Sunday, February 26, 2017

Questions & Whims

I have a lot of questions and a lot of uncertainty. That's oddly something I've never had too much trouble with in my life, certainty, or the lack of it rather. Open-ended questions don't bother me. Not having a set plan is more my M.O. than adhering to an outline. So I'm living with the questions, giving them space to wander around in me. I'm letting myself become an experiment of sorts, but in the most effortless way, waiting for things to rise out of my subconscious throughout the day and week.

I like to discuss theories and ideas with people, I like to write about them, but to delve into personal thought occurs more when it possesses me. The many things loose in my mind percolate and seek exit or attention whenever they please. Whims aren't good travel guides. No, that's not true at all, I take it back; they're excellent travel guides, but terrible professors and life coaches. Over the years I've learned to weigh the whims and fancies, determining which ones will pass and which ones will have some pull. Some of the questions that are coming up have slowly risen in me over time. It's as if they've been growing, a part of me, almost unknown, but recent events have knocked them loose.

I've asked a lot of questions in my life that as I explored them, I began to find there were never answers to be found. I've come to accept this as a part of life. And sometimes a question's answer is useless as it begs to send us to the past to correct some thing, or take the other path at the fork, and we know that we cannot.

A mere week or two ago, as I pondered the sudden discontentment I had with things not being what I expected, I felt as if I am at a precipice. It was a strange premonition that I really had no reason or cause to believe, other than maybe an odd bit of hope amid disappointment. This thought that I might be about to head in a direction that was unprecedented, but not an omen by any means; an impression of good. The logical side of me wants to blame the beautiful spring day it was as I walked the park by the river and the sky exuded the color blue as if to visually define it. That side of me wants to say it was my heart fighting to have hope instead of more disappointment.

But the side of me that houses all the orphaned questions believes maybe it was truth. Maybe to get to something new and different and good, I have to get comfortable with the questions, the skepticism, the space. It feels like something of a risk, but I also feel like I'm gathering the breath of courage, as before something big - like a leap.

Monday, February 13, 2017

The Hard Lesson of Vulnerability

I thought I had this whole vulnerability thing down pat. But my heart hurts right now. I keep learning a hard lesson about this, but the lesson is only meant to reiterate that it will be hard; it will be painful.

Vulnerability never seems to get easier. In fact, it feels to me like it's getting harder. I'm fighting getting jaded. I'm fighting myself, trying to hold back the anger that comes out when I'm hurt because that's how sensitive me once learned people will actually listen. If you hurt, more often than not, that's unimportant to he who caused it. Remorse is hard to come by anymore. Vulnerability is supposed to beget vulnerability. It really doesn't. And you can't know until you try, and with every try the will to try depletes.
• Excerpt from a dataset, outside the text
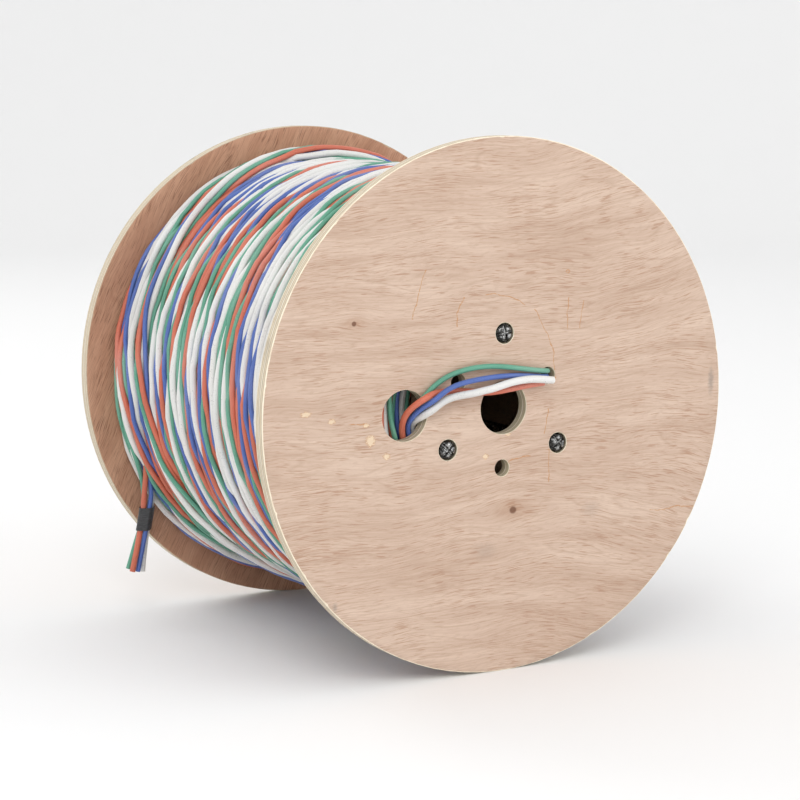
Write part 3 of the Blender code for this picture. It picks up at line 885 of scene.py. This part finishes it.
# Start leads: x, distance out of the front face, z
START_ROUTES = {
    "green": (
        (-76.6, -19.2, -23), (-77, -18.3, -14), (-76.9, -15.8, -5), (-76.6, -12.2, 1),
        (-76.2, -7.6, 4.6), (-75.6, -3, 7.2), (-74.2, 0.8, 9.6), (-71.6, 2.8, 12.7),
        (-67, 3, 17.4), (-61, 2.8, 22.2), (-52, 2.4, 26.9), (-42, 2.5, 30),
        (-32, 2.6, 31.8), (-21.5, 2.8, 32.6), (-10, 3, 32.4), (3, 3.2, 30.8),
        (16, 3.4, 28.5), (26.5, 3.4, 26.9), (33.4, 3.5, 26), (37.8, 1.3, 25.4),
        (40.4, -1.8, 25),
    ),
    "blue": (
        (-73, -14.2, -22), (-74.6, -13.9, -16.5), (-76.3, -12.6, -11.5), (-77.2, -9.7, -7),
        (-76.8, -6, -3), (-76, -2.2, 0.6), (-74.2, 1.8, 4), (-71.8, 5.6, 7.2),
        (-69, 9.3, 9.9), (-65.4, 11.7, 13), (-60.8, 11.7, 16.4), (-53.5, 10.6, 19.8),
        (-43, 8.8, 22.2), (-32, 7.3, 23.4), (-21, 6.1, 24.1), (-11, 5, 24.5),
        (0, 4, 24.4), (10, 3.1, 23.9), (20.4, 2.6, 22.9), (28, 2.5, 21.9),
        (32.8, 3, 21.5), (36.5, 1.2, 21.1), (39.4, -1.4, 20.7),
    ),
    "orange": (
        (-78.5, -14.6, -22), (-80, -14, -17), (-81.7, -12.1, -11.6), (-82.9, -8.8, -6.2),
        (-83.2, -5.2, -1.6), (-82.6, -1.4, 2.6), (-81.2, 2.4, 6.2), (-79.2, 5.8, 9.2),
        (-76.4, 8.2, 11.8), (-72.8, 8.8, 13.8), (-68.6, 7.8, 15.3), (-64.5, 6.7, 15.9),
        (-60, 5.2, 16.3), (-52, 3.5, 16.4), (-42, 2.8, 15.8), (-30, 2.8, 14.4),
        (-20, 2.8, 13), (-10, 2.8, 12.8), (0.5, 2.8, 13.8), (11, 2.8, 14.9),
        (21, 2.8, 16.1), (28, 2.8, 16.6), (33.6, 2.8, 16.9),
    ),
    "white": (
        (-68, -17.5, -22), (-69.4, -17, -15.5), (-71.1, -15.9, -10.2), (-71.7, -12, -6.8),
        (-71.7, -7.2, -4.2), (-71, -1.8, -2), (-69.6, 3.3, 0.8), (-66.4, 7, 3.9),
        (-61.8, 8, 7.6), (-56, 7.6, 10.7), (-47.4, 8.4, 12.9), (-38, 8.9, 13.6),
        (-29, 8.9, 14.4), (-22.5, 8.8, 15.5), (-16, 8.8, 16.2), (-8, 8.6, 18),
        (1, 8.4, 20), (11, 8.3, 21.1), (20.5, 8.1, 21.1), (29, 8.1, 20.3),
        (35, 7.8, 19.5), (39.4, 6.8, 18.9),
    ),
}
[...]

There's a secondary lesson learned from the fight of vulnerability, and that's compassion. I was brought to learn compassion by falling on my face in vulnerability, time and time again. A bruised and scarred heart recognizes the same when it sees it, and there's a knowing between the two.

So it is I fight and I struggle to remain vulnerable, to be honest, and to be true to myself, in spite of the pain it's caused me my whole life. I repeatedly tell myself that's it's a strength, but it sure as hell feels a lot more like a weakness; like stepping up to a fight without armor. I tire of it. I begin to think to myself, maybe I'll just pass next time. Maybe I'll decide no one is deserving of or trustworthy for my truth, my story. Maybe I'll give up on blazing a trail with honesty, and wait for someone to light a path to me.

But even as I think it, I doubt it. I can't bring myself to believe that the heart can survive without being known. That's the very root of the rejection epidemic: there's risk and the risk is painful. So I have to bring myself back to believing the risk is worth the chance, the possibility that it is in fact a strength and one that someone needs. Likely that will land me used up and tossed aside, as it seems to have a track record of doing. But surely someone needs it; surely another heart needs its story to be held, its tears to be regarded.

So I must do my best to bind up my wound, even while it's still aching, then revisit the worthiness of the cause.